Olanda, l’addio di Rutte: «Dopo le elezioni basta politica»
L’annuncio del premier apre un periodo di incertezza nella politica dei paesi Bassi
L’annuncio del premier apre un periodo di incertezza nella politica dei paesi Bassi
Quattro elezioni, quattro governi e tredici anni dopo la prima nomina come premier, il primo ministro olandese Mark Rutte ha dato le dimissioni e ha annunciato la volontà di abbandonare la politica, guidando il governo solo fino alle prossime elezioni. Le sue parole hanno convinto il partito di opposizione rossoverde Groenlinks a ritirare ieri mattina la mozione di sfiducia già pronta, evitando così al per quattro volte premier olandese di sottoporsi a un umiliante voto parlamentare.
A PROVOCARE la crisi del governo e le successive dimissioni del primo ministro è stata la decisione del partito cristiano conservatore ChristenUnie (CU) di ritirare il proprio appoggio all’esecutivo guidato da Mark Rutte dopo la mancata intesa tra le forze della maggioranza su un ulteriore indurimento delle misure in materia d’asilo. A volere una stretta era proprio il partito liberale (VVD) del premier, il più numeroso in parlamento, che non ha saputo convincere la sparuta pattuglia parlamentare del CU con i suoi 5 deputati sui 150 della Camera Bassa olandese. Conservatori sulle materie etiche, progressisti sui temi sociali, i suoi rappresentanti non hanno digerito la proposta di distinguere tra due categorie di richiedenti asilo: quelli in fuga dai paesi di guerra avrebbero avuto meno diritti rispetto a coloro che avevano raggiunto l’Europa perché sottoposti a forme di persecuzione personale.
L’ANNUNCIO del liberale Mark Rutte segna la fine di una lunga era per la politica olandese, guidata fin dal 2010 proprio dal politico nato a L’Aia.

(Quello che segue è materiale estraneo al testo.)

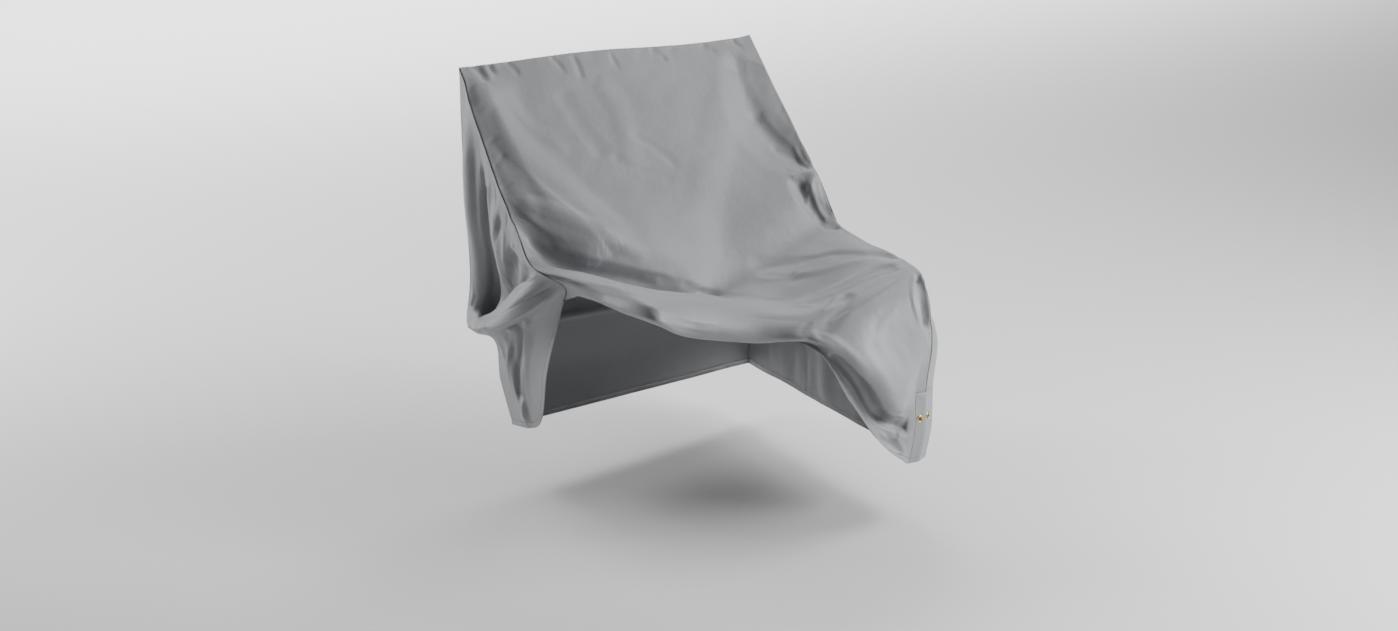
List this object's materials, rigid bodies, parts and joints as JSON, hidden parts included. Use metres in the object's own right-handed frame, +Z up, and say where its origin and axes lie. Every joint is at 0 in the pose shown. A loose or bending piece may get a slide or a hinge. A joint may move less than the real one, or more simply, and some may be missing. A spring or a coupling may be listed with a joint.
{
  "type": "lounge chair cover",
  "caption": "Fitted cloth cover for an outdoor lounge chair, draped over back, seat and one arm, with brass eyelets at a front corner.",
  "frame": {"origin": "on the top seam in the middle of the width, where the cover rests on the top of a chair's back", "axes": "+Z up, +X along the front from the drawn-up side to the full-length side, -Y towards the front"},
  "size_m": [0.8444, 0.8663, 0.875],
  "materials": {
    "front_panel": "smooth coated polyester, soft satin",
    "left_side_panel": "smooth coated polyester, soft satin",
    "right_side_panel": "smooth coated polyester, soft satin",
    "back_panel": "smooth coated polyester, soft satin",
    "eyelet_strip": "smooth coated polyester, soft satin",
    "eyelet_a": "polished brass",
    "eyelet_b": "polished brass"
  },
  "bodies": {
    "root": {"front_panel": "front_panel", "left_side_panel": "left_side_panel", "right_side_panel": "right_side_panel", "back_panel": "back_panel", "eyelet_strip": "eyelet_strip", "eyelet_a": "eyelet_a", "eyelet_b": "eyelet_b"}
  },
  "joints": []
}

Dopo il fallimento dell’alleanza tra il socialdemocratico PvdA e il democristiano CDA nel primo decennio del nuovo millennio, Mark Rutte ha guidato quattro esecutivi, il primo anche con l’appoggio esterno del populista PVV di Geert Wilders: il suo partito, il VVD, è risultato il più votato alle elezioni del 2010, del 2012, del 2017 e del 2021.
IN QUESTI lunghi anni non sono mancati gli scandali e i momenti difficili per il premier olandese che, però, è riuscito sempre a passare indenne la tempesta, diventando il punto di riferimento per una parte importante della popolazione olandese. Da ultimo è arrivata la questione dei sussidi all’infanzia che ha provocato la caduta del terzo governo Rutte nel 2021 e la proclamazione delle elezioni anticipate nel medesimo anno. Nonostante Rutte e il suo partito liberale fossero tra i maggiori responsabili di un sistema che andava sistematicamente a penalizzare le famiglie con almeno un coniuge di origine straniera, l’assenza di una reale alternativa politica e un clima culturale spostato a destra hanno favorito l’affermazione del VVD di Rutte come primo partito anche alle ultime elezioni olandesi.
Le dimissioni del governo Rutte e la sua decisione di uscire dalla vita politica hanno provocato una serie di commenti soddisfatti da parte delle opposizioni. «L’era Rutte ha fatto abbastanza danni all’Olanda», ha detto la leader del socialista SP, criticando l’assenza di adeguate misure governative in ambito socio-economico negli anni al potere di Mark Rutte. Compiaciuto della notizia è stato anche il partito ruralista, il BBB, che nella caduta del premier liberale vede aprirsi delle possibilità di poter risolvere la questione dell’inquinamento degli allevamenti che aveva motivato la sua nascita qualche mese fa e la sua affermazione alle elezioni provinciali di marzo.
LA CADUTA del quarto esecutivo Rutte e la sua uscita di scena aprono un periodo di incertezza per i Paesi Bassi. Visto lo scenario parlamentare molto frammentato è probabile che si vada a nuove elezioni in autunno. In quell’occasione si capirà quanto profondamente la figura di Mark Rutte e la sua lunga carriera non solo abbiano lasciato un segno nella politica olandese ma quanto siano stati determinanti nel favorire l’affermazione del liberale VVD con le sue politiche liberiste in economia e di chiusura nei confronti di migranti e minoranze. A sinistra, invece, sembra prospettarsi un’unione elettorale, già sperimentata nelle aule parlamentari, tra il socialdemocratico PvdA e il rossoverde Groenlinks: i loro membri, già da lunedì, hanno la possibilità di esprimersi sul referendum interno indetto dalle due forze politiche.